VXLAN capsulates Layer 2 frames in Layer 3 UDP packets. **EVPN (Ethernet VPN)** is the BGP-based control plane that tells the switches which MAC address is behind which IP address. This eliminates the need for the dangerous Spanning Tree Protocol (STP) and allows for active-active multi-homing.
4. High-Availability & Convergence
Networking is about keeping the lights on. "Fast Reroute" is the benchmark.
- BFD (Bidirectional Forwarding Detection): A sub-second "Hello" protocol that detects link failure in milliseconds, triggering BGP or OSPF to reconverge before the application even notices.
- Non-Stop Forwarding (NSF): Allows the data plane to keep moving packets while the control plane (the OS) is rebooting or crashing.
- ECMP (Equal-Cost Multi-Path): Using all available links simultaneously instead of having one link sit idle in 'Standby' mode.
5. Segment Routing (SR-MPLS / SRv6)
The future of enterprise WAN and large-scale providers is **Segment Routing**. It removes the need for complex protocols like LDP or RSVP-TE.
In SR, the ingress router (the "Source") prepends an instruction header (a stack of labels or SID) to the packet. The network doesn't need to maintain state for every flow; it just follows the instructions in the packet. This is the ultimate "Source Routing" paradigm, allowing for massive traffic engineering with minimal overhead.

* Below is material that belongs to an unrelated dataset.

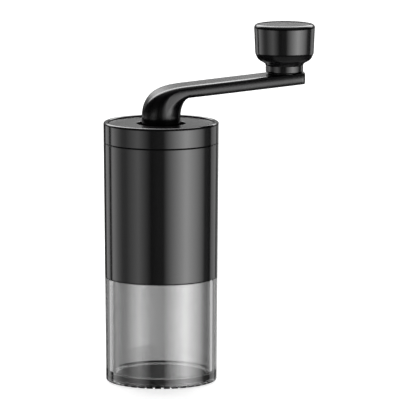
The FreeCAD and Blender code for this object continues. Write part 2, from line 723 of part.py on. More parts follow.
turned("upper_bush", [
    (bush_bore, upper_bracket_low),
    (bush_radius, upper_bracket_low),
    (bush_radius, upper_hub_top),
    (bush_flange_radius, upper_hub_top),
    (bush_flange_radius, upper_bush_top),
    (bush_bore, upper_bush_top),
])
turned("lower_bush", [
    (bush_bore, lower_bush_low),
    (bush_flange_radius, lower_bush_low),
    (bush_flange_radius, lower_hub_low),
    (bush_radius, lower_hub_low),
    (bush_radius, lower_hub_top),
    (bush_bore, lower_hub_top),
])


# ---------------------------------------------------------------- drive shaft

shaft = turned("drive_shaft", [
    ("0", shaft_low),
    ("thread_radius - flange_bevel", shaft_low),
    ("thread_radius", f"{shaft_low} + flange_bevel"),
    ("thread_radius", drive_low),
    ("shaft_radius", drive_low),
    ("shaft_radius", collar_low),
    ("collar_radius - small_bevel", collar_low),
    ("collar_radius", f"{collar_low} + small_bevel"),
    ("collar_radius", f"{collar_top} - small_bevel"),
    ("collar_radius - small_bevel", collar_top),
    ("0", collar_top),
])
for side in ("", "-"):
    past = "(shaft_radius + 1)"
    edges = [(f"-{past}", f"{side}drive_flat"), (past, f"{side}drive_flat"), (past, f"{side}{past}"),
             (f"-{past}", f"{side}{past}")]
    pocket(shaft, edges, drive_top, f"{drive_top} - {drive_low}")
pad(shaft, hexagon("hex_flats"), collar_top, "hex_length")

ring("spring_washer", bush_bore, bush_flange_radius, spring_top, f"{spring_top} + washer_thickness")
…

6. Cloud-Native Routing: The BGP Dance
AWS TGW (Transit Gateway) and Azure Route Server use BGP to exchange routes with your firewalls and routers. Managing **BGP Communities** becomes essential here—using tags to tell the cloud "this is my production route" or "don't advertise this to my other region."
Conclusion: The Software-Defined Future
Enterprise routing has moved from manual CLI configuration to **Automation**. Whether you use SD-WAN or a BGP-unumbered fabric, the underlying principles of BGP and OSPF remain the foundation. A Senior Architect doesn't just know the commands; they understand how the recursive lookup of BGP interacts with the SPF calculation of OSPF to create a resilient, low-latency, and scalable digital infrastructure.